To return to Space 1999, the character of Maya, played by Catherine Schell, represents for perhaps the first time in visual media a true, fully conscious shape shifter, independent of the need for illusion or a specific host to aid the transformation.  Moreover, the writers of Space 1999 insist on providing a back story for this process, since Maya was conceived as a new central character for the second season of the series and appears in almost all 26 episodes. When she appears for the first time in "Metamorph" (Schell had previously had a role in a Season One episode, but not as Maya), she is identified as the daughter of Mentor, a rogue member of the Psychon race.  Unlike her treacherous father, who seeks to lobotomize and enslave the Moon colonists, Maya befriends them and eventually turns away from Mentor (Brian Blessed) to join the wandering Earthlings.  In the course of "Metamorph", she transforms into a lion, dove-like bird, a fierce dog, a gorilla, and (unwillingly) into a weird and powerful hominid. Other animals whose form she assumes in later episodes include a caterpillar, a kestrel, a monkey and a ferret.  These transformations present a bit of a plot hole, since it is not explained how she would know what any of the Earth species look like, unless one assumes that Planet Psychon had exactly the same evolutionary track as Earth.  A deeper plot hole results when she manages to transform her inanimate clothing and other objects, along with her own body.  

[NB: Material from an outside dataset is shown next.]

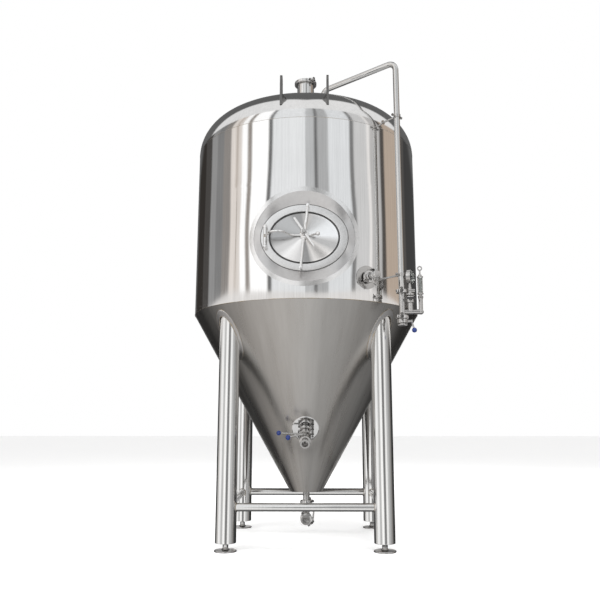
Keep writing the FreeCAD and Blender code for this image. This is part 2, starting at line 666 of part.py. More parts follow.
outlet_top = cone_height("pipe_radius", "gap + wall")
piece(turned(ferrule_points("pipe_radius", "pipe_bore", "flange_radius",
                            f"{outlet_top} + 6 - outlet_joint - joint_half"),
             (0, 0, f"{outlet_top} + 6"), DOWN), "outlet_pipe")
bend_path = [(0, 0, "outlet_joint - 6"), (0, 0, "outlet_height"), (0, "-elbow_radius - 6", "outlet_height")]
bend_flange = turned(ferrule_points("pipe_radius", "pipe_bore", "flange_radius", 6.5),
                     (0, 0, "outlet_joint - joint_half - 6.5"))
bend_end = turned(ferrule_points("pipe_radius", "pipe_bore", "flange_radius", 7),
                  (0, "-elbow_radius - 5", "outlet_height"), FRONT)
piece(fuse(bent_tube("pipe_radius", "pipe_bore", bend_path, "elbow_radius"), bend_flange, bend_end),
      "outlet_elbow")
OUTLET_JOINT_Y = "-(elbow_radius + 12 + joint_half)"
outlet_valve_at = (0, f"{OUTLET_JOINT_Y} - joint_half - outlet_valve_length / 2", "outlet_height")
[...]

It is further revealed in later episodes that Maya's transformations operate due to "molecular transformation," a deliberate process requiring special adaptability and training from a master.  This explanation, which seems plausible enough at first glance, nevertheless presents some problems.  Why break down matter all the way to molecules, when a convincing organic recreation could involve changes strictly on the level of cytology?  A physical copy woes not necessitate reorganization below the level of cells, perhaps even in non-carbon-based life forms.  This is the approach we take in the shape changers in our Forlani Saga universe.  Our characters Kelso and Horse, assume shape changing missions in the service of their masters, the Blynthians.  These adventures, rather like those in the original Mission Impossible television series, involve interventions among other cultures and planetary environments in order to deter activities that are harmful to the interests of the inscrutable Blynthians and the sector they seek to protect and manage.  Kelso and Horse require plans and models of their target identities, as well as time to adapt their own cellular makeup and sometimes implants or other physical adjustments, not unlike the wigs or false noses employed by Jim Phelps and his crew of television spies.  Some of their roles demand behavior that they would naturally find inappropriate or even disgusting, which causes the finicky Kelso a great deal more irritation than his more patient sidekick Horse.  But they are professional shape changers, well rewarded by their bosses for their efforts.  In this sense, we feel that they are descendants more of Philip Marlowe or Archie Goodwin than Maya or even Odo.  Still, we owe a tip of the hat to Maya as a precursor to our own experiments with shape changers.